Many U.S. Gulf Coast refineries were restarting, including the largest U.S. refinery.
WTI futures dropped more than 3% on Friday even as the number of oil rigs operating in the USA fell by three to 756, still remaining near the highest level since April 10, 2015, according to data from energy services firm Baker Hughes (BHGE), which tracked the seven-day period ended September 8. Brent is expected to average $52.50 per barrel for the year. The global benchmark crude traded at a premium of $5.26 to November WTI. There are a couple of different factors involved, as many traders had bet that hurricane Irma would cause disruptions.
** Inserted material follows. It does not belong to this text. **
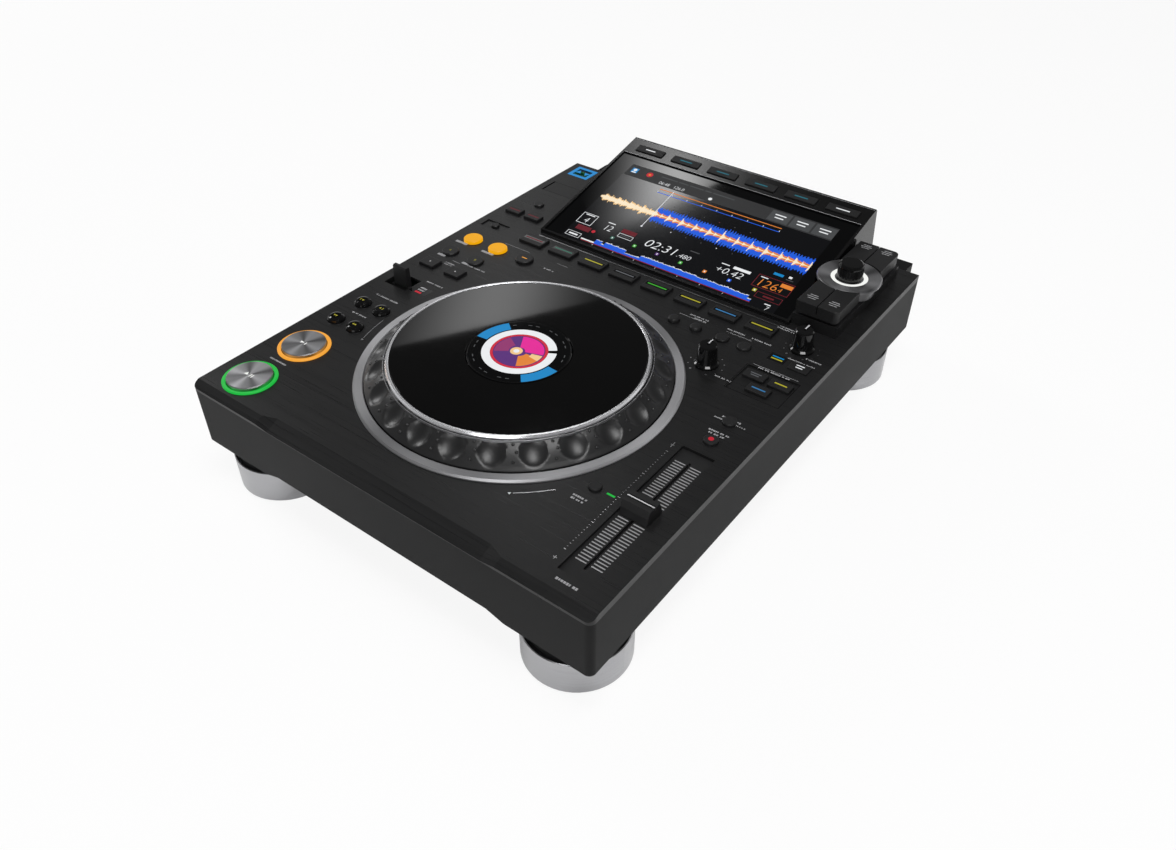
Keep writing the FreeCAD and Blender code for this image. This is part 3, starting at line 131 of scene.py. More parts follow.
class Finish:  # one material and its nodes
    def __init__(self, name, **sockets):
        self.material = bpy.data.materials.new(name)
        self.material.use_nodes = True
        self.tree = self.material.node_tree
        self.shader = self.tree.nodes["Principled BSDF"]
        self.spot = self.add("TexCoord", output="Object")
        for socket, value in sockets.items():
            self.set(socket.replace("_", " "), value)

    def add(self, kind, settings=(), output=0, **values):
        node = self.tree.nodes.new("ShaderNode" + kind)
        for name, value in dict(settings).items():
            if name == "stops":
                ramp = node.color_ramp.elements
                while len(ramp) < len(value):
                    ramp.new(0.5)
                for stop, (place, colour) in zip(ramp, value):
                    stop.position = place
                    stop.color = (*colour, 1.0)
            else:
                setattr(node, name, value)
        for name, value in values.items():
            plug(self.tree, node.inputs[name.replace("_", " ")], value)
        return Wire(self.tree, node.outputs[output])

    def set(self, socket, value):
        plug(self.tree, self.shader.inputs[socket], value)

    def stretched(self, scale, turn=(0, 0, 0), move=(0, 0, 0)):
        return self.add("Mapping", Vector=self.spot, Scale=scale, Rotation=turn, Location=move)

    def noise(self, scale, where=None, detail=3.0, rough=0.5):
        return self.add("TexNoise", Vector=where or self.spot, Scale=scale, Detail=detail, Roughness=rough)

    def blend(self, factor, low, high):
        node = self.tree.nodes.new("ShaderNodeMix")
        node.data_type = "RGBA"
        for place, value in ((0, factor), (6, low), (7, high)):
            plug(self.tree, node.inputs[place], value)
        return Wire(self.tree, node.outputs[2])

    def shades(self, factor, colour, low, high):
        return self.blend(factor, tuple(c * low for c in colour), tuple(c * high for c in colour))

    def bump(self, height, strength, distance):
        self.set("Normal", self.add("Bump", Height=height, Strength=strength, Distance=distance * mm))
        return self

    def axes(self):
        node = self.tree.nodes.new("ShaderNodeSeparateXYZ")
        self.tree.links.new(self.spot.socket, node.inputs[0])
        return [Wire(self.tree, socket) for socket in node.outputs]


def grey(level):
    return (level, level, level * 1.03)


def moulded(name, colour, roughness, grain=0.06, sheen=0.35):
    # moulded plastic: fine spark texture, slight cloudiness and faint handling marks
    finish = Finish(name, Specular_IOR_Level=sheen)
    cloud = finish.noise(9.0, detail=4.0)
    spark = finish.noise(2600.0, detail=2.0)
    finish.set("Base Color", finish.shades(cloud, colour, 0.82, 1.2))
    finish.set("Roughness", roughness + (cloud - 0.5) * 0.14 + (spark - 0.5) * 0.1)
    return finish.bump(spark, grain * 4, 0.05)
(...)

Currently, Saudi Arabia is gathering support among the OPEC and some non-OPEC countries to extend the duration of the output-cut agreement because it is becoming evident that the oil market may not rebalance by the end of Q1 2018, senior energy analyst at Interfax Energy's Global Gas Analytics (GGA) in London Abhishek Kumar believes. A plan implemented by the Organization of Petroleum Exporting Countries in January to erase the surplus on the five-year average for global crude oil inventories through managed production declines helped put a floor under crude oil prices, but it's a shaky one. Iran has been producing about 3.8 million bpd in recent months. The Saudi commitment to OPEC cuts is 486,000 bpd.
Saudi Arabia will cut crude oil allocations to its customers worldwide in October by 350,000 barrels per day (bpd), an industry source familiar with Saudi oil policy told Reuters on Thursday.